Ok. Guys. I cannot get enough of this. I made this Keto Indian Roasted Cauliflower originally to accompany my Keto Rogan Josh recipe, but now I think I might just make it on its own! Why not hey?
The spices add so much flavour to the cauliflower, even my cauli-skeptic husband enjoyed it. I think he was pretty happy with himself that he ate half a plate of cauliflower, even if it did have to be slathered in spice, butter and mint yoghurt! Look at all that flavour, it is making me drool just looking at it.
This Keto Indian Roasted Cauliflower feels surprisingly decadent considering it’s just some cooked cauliflower, spices and almonds. It is rich, satisfying and warms you to the core. Best part? It’s ready so quick, you’ve got no excuse not to!
As always, coriander is optional. With the correct option being LOTS PLEASE. I love coriander and with dishes like this, think it absolutely sings. I’ve read it’s actually a DNA thing whether you like coriander or no – it either tastes amazing, or tastes like soap. So to all you coriander haters, please go sort out your DNA issue. You’re missing out.
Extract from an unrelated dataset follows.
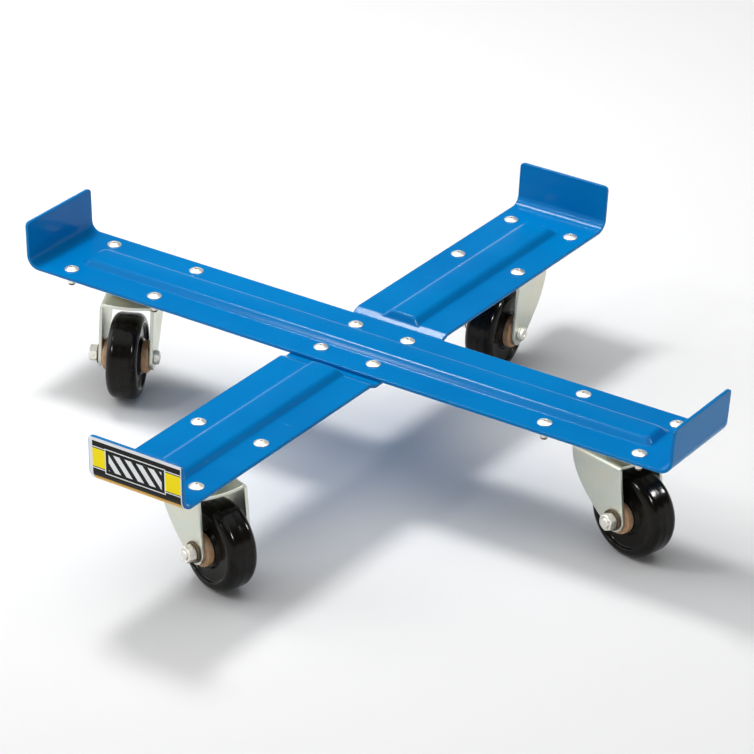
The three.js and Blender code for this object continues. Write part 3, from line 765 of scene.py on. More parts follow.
class ForkShape:
    """The outer surface of a fork in a caster's own frame."""

    def __init__(self, sizes):
        self.sizes = sizes
        self.top = CROWN_TOP
        self.shoulder = CROWN_TOP - sizes.bend
        self.under = CROWN_TOP - sizes.sheet
        wheel = node_size_along_axle("wheel")
        washer = node_size_along_axle("hub_washer_head_side")
        self.outside = wheel / 2 + washer + 2 * CLEAR + sizes.sheet
        self.nose = hypot(sizes.leg_front, self.outside)
        self.bow = (self.outside**2 + sizes.bulge**2) / (2 * sizes.bulge)
        foot = 1.5 * pi - sizes.sweep
        self.foot = Vector((AXLE.x + sizes.leg_end * cos(foot), AXLE.z + sizes.leg_end * sin(foot)))
        reach = sizes.fullness * (self.under - self.foot.y)
        slant = Vector((-cos(sizes.sweep), sin(sizes.sweep))) * reach
        head = Vector((-sizes.leg_front, self.under))
        self.front = (head, head - Vector((0, reach)), self.foot + slant, self.foot)

    def front_at(self, z):
        """Front edge of a leg at a height: a curve down to the round end, then the round end."""
        if z >= self.under:
            return self.front[0].x
        if z <= self.foot.y:
            return AXLE.x - sqrt(self.sizes.leg_end**2 - (AXLE.z - z) ** 2)
        low, high = 0.0, 1.0
        for _ in range(40):
            t = (low + high) / 2
            weights = ((1 - t) ** 3, 3 * t * (1 - t) ** 2, 3 * t * t * (1 - t), t**3)
            place = sum((p * w for p, w in zip(self.front, weights)), Vector((0, 0)))
            low, high = (t, high) if place.y > z else (low, t)
        return place.x

    def back_at(self, z):
        """Back edge of a leg at a height."""
        if z <= AXLE.z:
            return AXLE.x + sqrt(self.sizes.leg_end**2 - (AXLE.z - z) ** 2)
        part = (z - AXLE.z) / (self.under - AXLE.z)
        start = AXLE.x + self.sizes.leg_end
        return start + (self.sizes.leg_back - start) * min(part, 1)

    def crown_ends(self, y):
        """Round nose and bowed back edge of the crown."""
        back = self.sizes.leg_back + self.sizes.bulge - self.bow + sqrt(self.bow**2 - y * y)
        return -sqrt(self.nose**2 - y * y), back

    def rows(self):
        """Grid over one leg, the crown and the other leg."""
        end = self.sizes.leg_end
        heights = [AXLE.z - end * sin(radians(a)) for a in (83, 69, 56, 46, 34, 22, 10, 0)]
        heights += spread(AXLE.z + 4 * MM, self.shoulder - 1.2 * MM, 12) + [self.shoulder]
        half = []
        for z in heights:
            half.append((self.outside, z, Y, self.front_at(z), self.back_at(z)))
        bend = self.sizes.bend
        for i in range(1, 9):
            a = pi / 2 * i / 8
            y = self.outside - bend * (1 - cos(a))
            normal = Vector((0, cos(a), sin(a)))
            half.append((y, self.shoulder + bend * sin(a), normal, *self.crown_ends(y)))
        for y in (self.outside - bend - 1.5 * MM, self.outside / 2, self.outside / 4):
            half.append((y, self.top, Z, *self.crown_ends(y)))
        middle = [(0, self.top, Z, *self.crown_ends(0))]
        other = [(-y, z, Vector((0, -n.y, n.z)), a, b) for y, z, n, a, b in reversed(half)]
        grid = []
        for y, z, normal, front, back in half + middle + other:
            near = min(1.4 * MM, (back - front) * 0.28)
            inner = [front + near + (back - front - 2 * near) * part for part in (0, 0.25, 0.5, 0.75, 1)]
            grid.append([(Vector((x, y, z)), normal) for x in [front] + inner + [back]])
        return grid


def node_size_along_axle(piece):
    """Width of a piece of the left caster along its own axle."""
    side = "left"
    turn = caster_matrix(side).inverted()
    across = [(turn @ v.co).y for v in frame["nodes"][f"{side}_{piece}"].data.vertices]
    return max(across) - min(across)


def thread_corners(radius, top, bottom, pitch):
    """Side of a thread as ridges, from top to bottom, and its chamfered end on the axis."""
    corners = []
    along = top
    while along - pitch > bottom + pitch:
        corners += [(radius, along, 0), (radius - 0.3 * pitch, along - pitch / 2, 0)]
        along -= pitch
    corners += [(radius, along, 0), (radius, bottom + 0.8 * pitch, 0)]
    corners += [(radius - 0.8 * pitch, bottom, 0), (0, bottom, 0)]
    return corners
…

The mint yoghurt sauce also adds a whole layer of complexity and freshness to the dish, plus healthy fats, so shouldn’t be skipped! I use Tamar Valley Greek Yoghurt – no added sugar, beautiful taste and low carb.
Keto Indian Roasted Cauliflower
Ready in a flash, this is the perfect side dish to an Indian curry or is perfect on its own for a meat free meal!
- 1/2 head cauliflower cut into small florets
- 4 tablespoons butter or ghee
- 1/2 lemon, juiced
- 1/4 cup almonds crushed/smashed up
- 1/3 cup greek yoghurt no sugar!
- 1 teaspoon dried mint
Preheat the oven to 200C / 392F.
In a dry, oven proof frying pan, add all spices and crushed almonds and toast over medium heat, stirring regularly, for 2 -3 minutes until fragrant.
Add the butter and melt completely, stirring with the spices.
Add the cauliflower and toss to combine with the spice mixture. Cook in the frying pan for 2 - 3 minutes until just starting to go golden.
Pour the lemon juice over the top and toss to combine.
Place in the oven and roast for 15 minutes until crisp - tender. Meanwhile, combine the yoghurt and dried mint.
Serve topped with coriander and mint yoghurt sauce.